-- Description of the task --
Quote precisely the run of lines opening with the line containing "module volume_down_cover() volume_cover(-1);" and closing with the line containing "imported = [obj", and nothing else.

=====

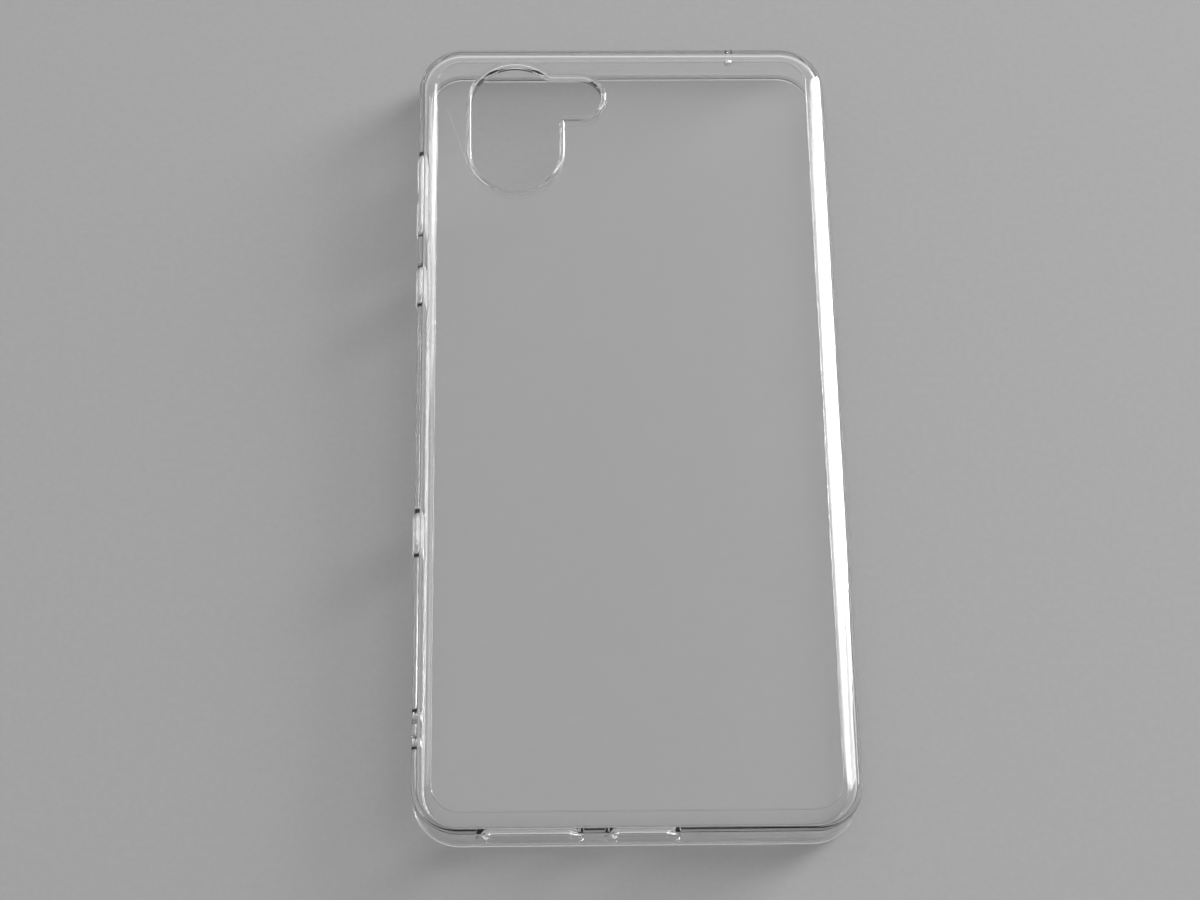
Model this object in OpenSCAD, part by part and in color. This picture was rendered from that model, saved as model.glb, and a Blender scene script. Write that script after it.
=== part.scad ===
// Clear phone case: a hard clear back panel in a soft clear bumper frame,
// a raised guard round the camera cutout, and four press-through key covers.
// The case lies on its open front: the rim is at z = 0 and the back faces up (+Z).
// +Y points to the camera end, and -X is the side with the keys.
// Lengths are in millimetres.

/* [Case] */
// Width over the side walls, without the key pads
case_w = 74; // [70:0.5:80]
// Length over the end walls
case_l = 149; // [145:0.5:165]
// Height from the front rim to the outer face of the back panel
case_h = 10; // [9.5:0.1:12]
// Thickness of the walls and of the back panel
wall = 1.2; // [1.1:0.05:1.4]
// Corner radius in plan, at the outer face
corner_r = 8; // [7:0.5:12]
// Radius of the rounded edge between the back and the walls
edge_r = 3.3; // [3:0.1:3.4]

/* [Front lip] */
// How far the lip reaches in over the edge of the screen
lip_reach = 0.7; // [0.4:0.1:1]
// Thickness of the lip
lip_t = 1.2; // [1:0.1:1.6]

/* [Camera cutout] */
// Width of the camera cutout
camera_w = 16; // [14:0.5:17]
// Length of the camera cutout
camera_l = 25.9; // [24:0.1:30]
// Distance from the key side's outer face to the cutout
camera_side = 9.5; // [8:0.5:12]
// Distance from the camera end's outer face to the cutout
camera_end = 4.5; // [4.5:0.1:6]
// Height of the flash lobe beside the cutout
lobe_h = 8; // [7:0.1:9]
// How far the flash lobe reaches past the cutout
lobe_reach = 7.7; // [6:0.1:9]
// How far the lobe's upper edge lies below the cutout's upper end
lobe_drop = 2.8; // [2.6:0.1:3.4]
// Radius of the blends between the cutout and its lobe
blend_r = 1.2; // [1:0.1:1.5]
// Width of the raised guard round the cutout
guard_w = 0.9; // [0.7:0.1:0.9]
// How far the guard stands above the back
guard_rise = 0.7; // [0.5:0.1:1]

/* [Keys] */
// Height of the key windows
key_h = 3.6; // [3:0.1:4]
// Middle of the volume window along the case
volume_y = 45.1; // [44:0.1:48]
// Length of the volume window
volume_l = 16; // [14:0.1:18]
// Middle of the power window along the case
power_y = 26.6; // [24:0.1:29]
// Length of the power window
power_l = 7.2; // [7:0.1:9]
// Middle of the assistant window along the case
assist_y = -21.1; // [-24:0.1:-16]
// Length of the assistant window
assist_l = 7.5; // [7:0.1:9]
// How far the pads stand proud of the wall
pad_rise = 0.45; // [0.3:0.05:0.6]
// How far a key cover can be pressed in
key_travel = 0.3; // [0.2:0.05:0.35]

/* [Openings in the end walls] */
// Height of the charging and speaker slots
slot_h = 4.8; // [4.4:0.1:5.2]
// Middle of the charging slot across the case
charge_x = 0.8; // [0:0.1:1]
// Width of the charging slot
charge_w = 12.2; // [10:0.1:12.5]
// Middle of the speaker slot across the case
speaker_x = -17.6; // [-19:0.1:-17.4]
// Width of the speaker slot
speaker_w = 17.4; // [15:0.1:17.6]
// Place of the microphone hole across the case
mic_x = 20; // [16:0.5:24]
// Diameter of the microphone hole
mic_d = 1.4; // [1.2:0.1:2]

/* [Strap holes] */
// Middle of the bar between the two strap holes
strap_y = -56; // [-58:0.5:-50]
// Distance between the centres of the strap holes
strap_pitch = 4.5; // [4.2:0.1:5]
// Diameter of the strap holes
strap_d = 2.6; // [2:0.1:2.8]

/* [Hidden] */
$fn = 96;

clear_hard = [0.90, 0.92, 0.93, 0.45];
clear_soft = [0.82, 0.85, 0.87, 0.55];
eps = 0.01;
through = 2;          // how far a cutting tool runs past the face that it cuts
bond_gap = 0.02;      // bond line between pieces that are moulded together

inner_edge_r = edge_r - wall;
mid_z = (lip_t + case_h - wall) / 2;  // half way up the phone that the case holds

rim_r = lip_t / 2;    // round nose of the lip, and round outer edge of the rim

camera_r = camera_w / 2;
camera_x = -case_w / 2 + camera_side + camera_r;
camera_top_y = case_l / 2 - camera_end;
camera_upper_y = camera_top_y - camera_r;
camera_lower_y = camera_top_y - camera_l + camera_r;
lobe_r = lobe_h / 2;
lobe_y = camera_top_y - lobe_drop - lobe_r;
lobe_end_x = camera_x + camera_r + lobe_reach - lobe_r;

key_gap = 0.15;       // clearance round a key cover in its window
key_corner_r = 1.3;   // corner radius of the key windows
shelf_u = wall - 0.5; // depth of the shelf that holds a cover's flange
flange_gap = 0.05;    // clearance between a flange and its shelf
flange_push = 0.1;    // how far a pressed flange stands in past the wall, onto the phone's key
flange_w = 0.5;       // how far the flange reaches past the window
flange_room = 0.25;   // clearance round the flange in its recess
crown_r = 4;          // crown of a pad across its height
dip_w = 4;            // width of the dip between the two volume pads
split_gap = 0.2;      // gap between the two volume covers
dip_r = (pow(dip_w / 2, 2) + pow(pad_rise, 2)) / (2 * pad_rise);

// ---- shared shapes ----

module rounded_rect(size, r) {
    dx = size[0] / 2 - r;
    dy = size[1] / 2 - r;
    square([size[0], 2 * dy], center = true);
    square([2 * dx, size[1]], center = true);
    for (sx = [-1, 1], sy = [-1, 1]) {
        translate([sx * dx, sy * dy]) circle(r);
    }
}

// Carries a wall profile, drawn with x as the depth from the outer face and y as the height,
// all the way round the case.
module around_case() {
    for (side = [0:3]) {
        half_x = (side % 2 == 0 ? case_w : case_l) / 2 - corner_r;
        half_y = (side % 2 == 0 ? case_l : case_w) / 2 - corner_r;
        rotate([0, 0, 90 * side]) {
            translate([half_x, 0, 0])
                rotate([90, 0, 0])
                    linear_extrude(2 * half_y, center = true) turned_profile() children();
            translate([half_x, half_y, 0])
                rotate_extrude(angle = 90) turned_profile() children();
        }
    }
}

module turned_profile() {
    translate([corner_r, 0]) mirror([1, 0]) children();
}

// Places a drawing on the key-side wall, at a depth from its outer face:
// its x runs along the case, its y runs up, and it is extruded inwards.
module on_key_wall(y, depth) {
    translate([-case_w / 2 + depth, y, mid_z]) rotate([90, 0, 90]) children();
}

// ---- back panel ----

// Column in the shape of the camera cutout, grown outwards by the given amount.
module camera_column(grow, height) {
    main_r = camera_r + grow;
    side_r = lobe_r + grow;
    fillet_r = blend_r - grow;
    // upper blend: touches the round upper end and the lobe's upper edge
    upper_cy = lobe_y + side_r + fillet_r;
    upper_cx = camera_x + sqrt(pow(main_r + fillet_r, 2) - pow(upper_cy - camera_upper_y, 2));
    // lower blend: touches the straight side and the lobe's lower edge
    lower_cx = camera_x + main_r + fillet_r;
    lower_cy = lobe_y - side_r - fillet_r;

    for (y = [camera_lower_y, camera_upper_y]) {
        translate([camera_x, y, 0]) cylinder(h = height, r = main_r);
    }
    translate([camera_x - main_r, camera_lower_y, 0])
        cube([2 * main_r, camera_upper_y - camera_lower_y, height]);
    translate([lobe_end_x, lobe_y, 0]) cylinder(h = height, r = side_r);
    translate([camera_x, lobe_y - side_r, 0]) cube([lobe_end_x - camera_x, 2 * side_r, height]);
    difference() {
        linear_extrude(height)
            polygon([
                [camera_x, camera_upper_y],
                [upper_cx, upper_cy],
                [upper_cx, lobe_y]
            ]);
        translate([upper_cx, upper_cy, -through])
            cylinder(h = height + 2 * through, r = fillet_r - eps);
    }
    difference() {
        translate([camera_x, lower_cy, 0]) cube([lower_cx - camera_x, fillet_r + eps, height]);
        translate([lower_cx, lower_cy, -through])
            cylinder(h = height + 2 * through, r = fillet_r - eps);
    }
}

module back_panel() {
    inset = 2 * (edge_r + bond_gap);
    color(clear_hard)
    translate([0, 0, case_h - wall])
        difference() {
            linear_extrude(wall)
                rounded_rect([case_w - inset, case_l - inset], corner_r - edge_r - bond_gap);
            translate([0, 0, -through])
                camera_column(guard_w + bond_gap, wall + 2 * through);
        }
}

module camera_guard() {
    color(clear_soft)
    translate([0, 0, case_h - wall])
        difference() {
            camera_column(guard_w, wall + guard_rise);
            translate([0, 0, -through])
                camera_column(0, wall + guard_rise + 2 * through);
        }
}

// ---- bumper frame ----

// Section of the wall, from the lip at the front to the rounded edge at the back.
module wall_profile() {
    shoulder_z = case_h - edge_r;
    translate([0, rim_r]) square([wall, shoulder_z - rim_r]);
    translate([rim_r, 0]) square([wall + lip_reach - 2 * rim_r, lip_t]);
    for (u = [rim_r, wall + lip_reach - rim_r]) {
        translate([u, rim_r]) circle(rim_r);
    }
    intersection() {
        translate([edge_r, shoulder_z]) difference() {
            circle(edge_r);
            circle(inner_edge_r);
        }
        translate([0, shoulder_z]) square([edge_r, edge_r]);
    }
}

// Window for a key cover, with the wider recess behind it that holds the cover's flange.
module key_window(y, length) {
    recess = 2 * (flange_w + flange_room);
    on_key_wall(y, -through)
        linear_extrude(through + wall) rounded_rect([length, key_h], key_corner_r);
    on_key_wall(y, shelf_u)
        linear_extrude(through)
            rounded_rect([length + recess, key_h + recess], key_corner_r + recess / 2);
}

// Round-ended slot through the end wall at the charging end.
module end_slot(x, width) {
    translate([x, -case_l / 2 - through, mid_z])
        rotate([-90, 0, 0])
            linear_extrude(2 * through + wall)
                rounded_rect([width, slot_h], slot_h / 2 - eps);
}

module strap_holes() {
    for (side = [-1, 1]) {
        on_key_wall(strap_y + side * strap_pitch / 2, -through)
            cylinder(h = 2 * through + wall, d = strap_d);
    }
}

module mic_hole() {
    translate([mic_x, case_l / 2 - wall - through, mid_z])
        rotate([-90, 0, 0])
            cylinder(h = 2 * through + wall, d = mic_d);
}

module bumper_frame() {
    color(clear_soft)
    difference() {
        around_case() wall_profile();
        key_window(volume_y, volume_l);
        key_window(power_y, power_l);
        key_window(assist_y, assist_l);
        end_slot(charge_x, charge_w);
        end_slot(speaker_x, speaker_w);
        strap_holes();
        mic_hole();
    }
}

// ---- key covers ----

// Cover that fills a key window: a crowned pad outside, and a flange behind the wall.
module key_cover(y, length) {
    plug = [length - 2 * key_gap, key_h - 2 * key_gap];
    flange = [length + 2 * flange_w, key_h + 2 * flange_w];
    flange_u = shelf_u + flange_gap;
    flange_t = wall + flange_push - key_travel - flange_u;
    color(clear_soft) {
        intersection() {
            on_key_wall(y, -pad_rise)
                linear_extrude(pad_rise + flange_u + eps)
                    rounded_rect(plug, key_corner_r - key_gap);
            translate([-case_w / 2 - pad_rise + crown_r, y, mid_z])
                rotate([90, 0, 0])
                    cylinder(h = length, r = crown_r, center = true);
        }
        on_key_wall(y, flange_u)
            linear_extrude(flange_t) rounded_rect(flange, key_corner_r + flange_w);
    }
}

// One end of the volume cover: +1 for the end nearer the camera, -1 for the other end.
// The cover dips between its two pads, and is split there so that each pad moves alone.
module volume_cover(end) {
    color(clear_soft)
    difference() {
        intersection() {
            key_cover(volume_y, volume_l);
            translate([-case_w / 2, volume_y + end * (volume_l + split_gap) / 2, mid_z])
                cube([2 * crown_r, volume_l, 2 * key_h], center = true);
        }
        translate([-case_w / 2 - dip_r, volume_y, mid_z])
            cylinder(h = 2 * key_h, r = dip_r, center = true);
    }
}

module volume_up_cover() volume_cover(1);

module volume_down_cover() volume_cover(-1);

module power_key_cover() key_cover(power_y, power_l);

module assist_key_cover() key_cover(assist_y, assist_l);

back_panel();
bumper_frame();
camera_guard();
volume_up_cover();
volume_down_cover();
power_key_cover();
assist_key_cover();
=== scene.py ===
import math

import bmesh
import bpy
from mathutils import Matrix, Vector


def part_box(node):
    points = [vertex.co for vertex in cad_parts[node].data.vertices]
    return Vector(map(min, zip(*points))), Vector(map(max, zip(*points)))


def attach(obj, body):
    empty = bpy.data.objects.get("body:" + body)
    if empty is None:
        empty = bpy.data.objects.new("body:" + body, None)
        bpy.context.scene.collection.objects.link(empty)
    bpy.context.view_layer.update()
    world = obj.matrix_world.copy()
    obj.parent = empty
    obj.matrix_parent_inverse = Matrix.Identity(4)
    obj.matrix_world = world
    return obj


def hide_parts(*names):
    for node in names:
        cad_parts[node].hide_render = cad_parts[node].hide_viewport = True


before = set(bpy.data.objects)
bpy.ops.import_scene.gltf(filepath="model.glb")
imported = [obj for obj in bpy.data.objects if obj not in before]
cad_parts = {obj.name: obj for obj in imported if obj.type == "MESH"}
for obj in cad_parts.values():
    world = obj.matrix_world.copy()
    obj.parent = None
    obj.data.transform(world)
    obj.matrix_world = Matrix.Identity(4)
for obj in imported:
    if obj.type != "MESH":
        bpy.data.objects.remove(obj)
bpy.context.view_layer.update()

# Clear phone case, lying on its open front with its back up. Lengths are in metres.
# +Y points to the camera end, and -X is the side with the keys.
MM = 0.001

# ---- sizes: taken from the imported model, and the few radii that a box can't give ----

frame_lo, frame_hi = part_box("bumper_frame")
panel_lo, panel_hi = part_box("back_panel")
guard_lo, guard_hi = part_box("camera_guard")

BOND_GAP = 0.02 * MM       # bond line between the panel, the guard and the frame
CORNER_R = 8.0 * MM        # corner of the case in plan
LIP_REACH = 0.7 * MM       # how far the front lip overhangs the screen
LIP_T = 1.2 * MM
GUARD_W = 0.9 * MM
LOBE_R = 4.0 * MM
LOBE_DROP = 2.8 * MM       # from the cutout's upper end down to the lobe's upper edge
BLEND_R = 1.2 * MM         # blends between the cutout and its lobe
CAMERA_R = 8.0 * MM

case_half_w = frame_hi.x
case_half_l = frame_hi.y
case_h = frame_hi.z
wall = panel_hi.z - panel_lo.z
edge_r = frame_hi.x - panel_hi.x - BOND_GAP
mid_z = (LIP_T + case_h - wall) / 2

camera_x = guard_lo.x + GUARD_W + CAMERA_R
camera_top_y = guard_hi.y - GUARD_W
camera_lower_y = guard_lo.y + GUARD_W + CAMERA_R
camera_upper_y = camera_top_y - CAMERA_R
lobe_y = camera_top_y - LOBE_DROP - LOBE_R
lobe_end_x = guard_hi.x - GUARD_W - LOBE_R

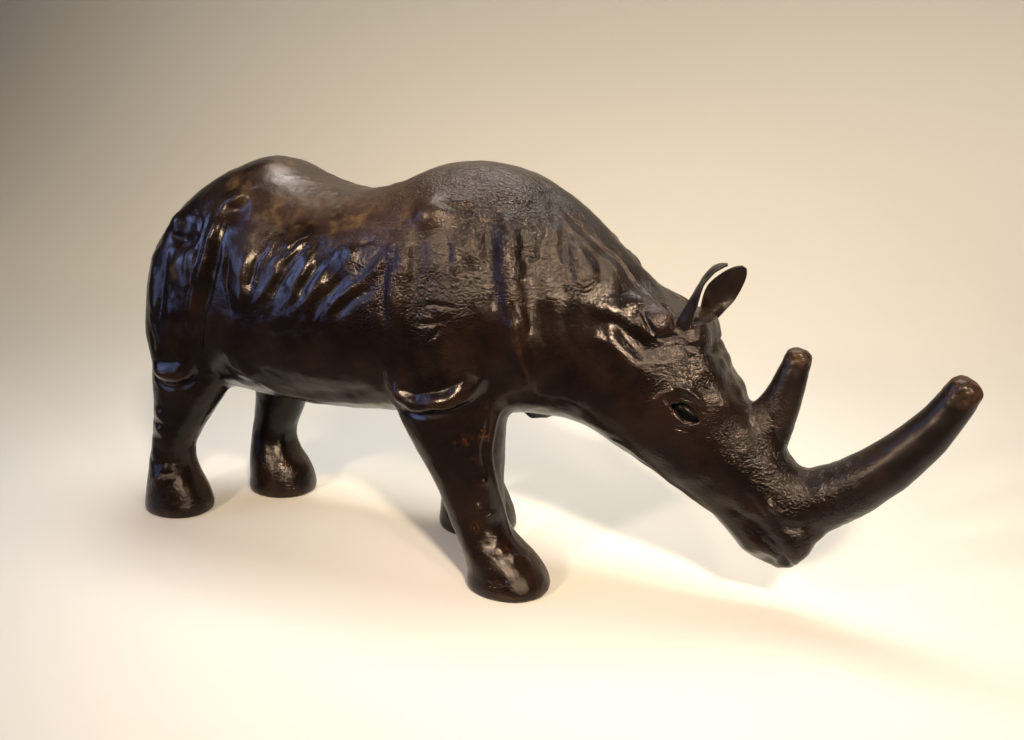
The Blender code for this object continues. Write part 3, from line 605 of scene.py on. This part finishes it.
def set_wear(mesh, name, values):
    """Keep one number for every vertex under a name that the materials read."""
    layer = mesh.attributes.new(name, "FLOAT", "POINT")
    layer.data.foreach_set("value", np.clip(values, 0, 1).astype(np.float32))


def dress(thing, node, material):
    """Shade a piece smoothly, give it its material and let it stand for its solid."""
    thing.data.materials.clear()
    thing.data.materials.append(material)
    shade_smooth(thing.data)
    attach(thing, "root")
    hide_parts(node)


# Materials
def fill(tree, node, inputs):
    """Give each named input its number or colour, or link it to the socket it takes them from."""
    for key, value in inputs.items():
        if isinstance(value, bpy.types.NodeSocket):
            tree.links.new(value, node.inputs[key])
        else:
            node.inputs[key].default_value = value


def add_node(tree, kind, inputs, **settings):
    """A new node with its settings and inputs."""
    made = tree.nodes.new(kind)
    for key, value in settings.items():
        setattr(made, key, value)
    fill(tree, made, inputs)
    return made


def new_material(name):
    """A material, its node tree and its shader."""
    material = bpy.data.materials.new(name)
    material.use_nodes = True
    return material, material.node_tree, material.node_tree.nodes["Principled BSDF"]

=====

-- The completed task --
module volume_down_cover() volume_cover(-1);

module power_key_cover() key_cover(power_y, power_l);

module assist_key_cover() key_cover(assist_y, assist_l);

back_panel();
bumper_frame();
camera_guard();
volume_up_cover();
volume_down_cover();
power_key_cover();
assist_key_cover();
=== scene.py ===
import math

import bmesh
import bpy
from mathutils import Matrix, Vector


def part_box(node):
    points = [vertex.co for vertex in cad_parts[node].data.vertices]
    return Vector(map(min, zip(*points))), Vector(map(max, zip(*points)))


def attach(obj, body):
    empty = bpy.data.objects.get("body:" + body)
    if empty is None:
        empty = bpy.data.objects.new("body:" + body, None)
        bpy.context.scene.collection.objects.link(empty)
    bpy.context.view_layer.update()
    world = obj.matrix_world.copy()
    obj.parent = empty
    obj.matrix_parent_inverse = Matrix.Identity(4)
    obj.matrix_world = world
    return obj


def hide_parts(*names):
    for node in names:
        cad_parts[node].hide_render = cad_parts[node].hide_viewport = True


before = set(bpy.data.objects)
bpy.ops.import_scene.gltf(filepath="model.glb")
imported = [obj for obj in bpy.data.objects if obj not in before]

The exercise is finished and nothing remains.